Pelowski noted that according to the State Constitution, the Legislature has to pass a balanced budget. "As important as policy is, we have to have a fiscal bill that works and is balanced," he said.
The pension system should be looked at and has to be fixed. Pelowski gave that response when an interviewer asked what the Legislature can do to fix the teachers' pension system, which the interviewer said has excessive benefits and inadequate funding.
The pension system, Pelowski said, is in a "spiral of disrepair." Part of the funding for the system comes from the school districts and some of them cannot afford the pension contributions, he said. "Whoever is in the Legislature will have to make very hard choices," he said. "Nobody's going to like those choices. But you can't keep going with the pension system as it is, particularly with the volatility of the market. These are tough choices. 'No' is going to have to be employed here at some point."

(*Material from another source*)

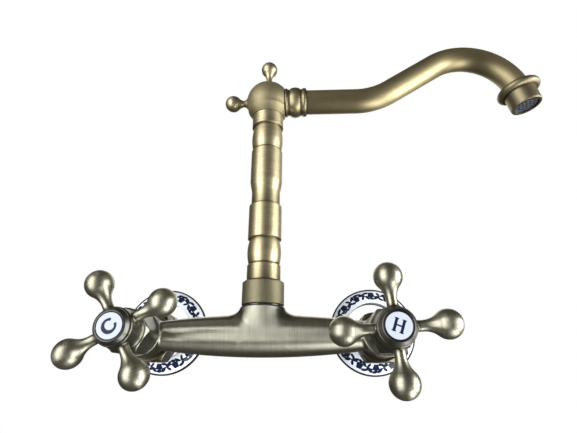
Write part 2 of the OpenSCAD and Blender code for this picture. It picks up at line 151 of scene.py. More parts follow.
def rounded(corners, closed=False):
    """Outline through (radius, height) corners, each rounded by its third number or else a little.

    A point on each side of a corner keeps the smooth shading of the flats out of the fillet.
    """
    outline = []
    for i, corner in enumerate(corners):
        point = np.array(corner[:2], float)
        back = np.array(corners[i - 1][:2], float) - point
        onward = np.array(corners[(i + 1) % len(corners)][:2], float) - point
        u, v = unit(back), unit(onward)
        half = 0.5 * math.acos(np.clip(u @ v, -1, 1))
        at_end = not closed and i in (0, len(corners) - 1)
        if at_end or (len(corner) < 3 and half > math.radians(78)):
            outline.append(point)
            continue
        fillet = corner[2] if len(corner) > 2 else SMALL_FILLET
        room = min(np.linalg.norm(back), np.linalg.norm(onward))
        reach = min(fillet / math.tan(half), 0.42 * room)
        radius = reach * math.tan(half)
        centre = point + unit(u + v) * radius / math.sin(half)
        first, last = point + u * reach, point + v * reach
        start = math.atan2(*(first - centre)[::-1])
        turn = (math.atan2(*(last - centre)[::-1]) - start + math.pi) % TURN - math.pi
        steps = max(2, math.ceil(abs(turn) / math.radians(12)))
        guard = min(0.25, 0.07 * room)
        outline.append(first + u * guard)
        for k in range(steps + 1):
            angle = start + turn * k / steps
            outline.append(centre + radius * np.array([math.cos(angle), math.sin(angle)]))
        outline.append(last + v * guard)
    return outline


def bulge(z0, z1, edge_r, sag, steps=20):
    """Barrel outline from z0 to z1 that swells by sag in its middle."""
    half = (z1 - z0) / 2
    rho = (half * half + sag * sag) / (2 * sag)
    heights = np.linspace(-half, half, steps + 1)
    return [(edge_r + sag - rho + math.sqrt(rho * rho - h * h), z0 + half + h) for h in heights]


def arc(centre, radius, start, end, steps=24):
    """Circular arc between two angles in degrees."""
    angles = np.radians(np.linspace(start, end, steps + 1))
    return [(centre[0] + radius * math.cos(a), centre[1] + radius * math.sin(a)) for a in angles]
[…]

Legislators must prepare in advance, have a goal and be able to carry it out. Pelowski made that remark and said when he took over as chair of the Higher Education Committee in 2013, he spent six weeks preparing the committee for hearings. He had set out two priority issues for the committee: (1) tuition and student debt and (2) oversight of administration in higher education.
He has also chaired the Government Operations Committee and he said in both committees, he refused to hear any bill that was "half-baked." He said he responded to a criticism that his committee was not holding enough hearings on bills by saying, "Send me a bill that's worth hearing and I'll have one."
Legislators want respect, he said. "If you're fair, people will respect you and the process."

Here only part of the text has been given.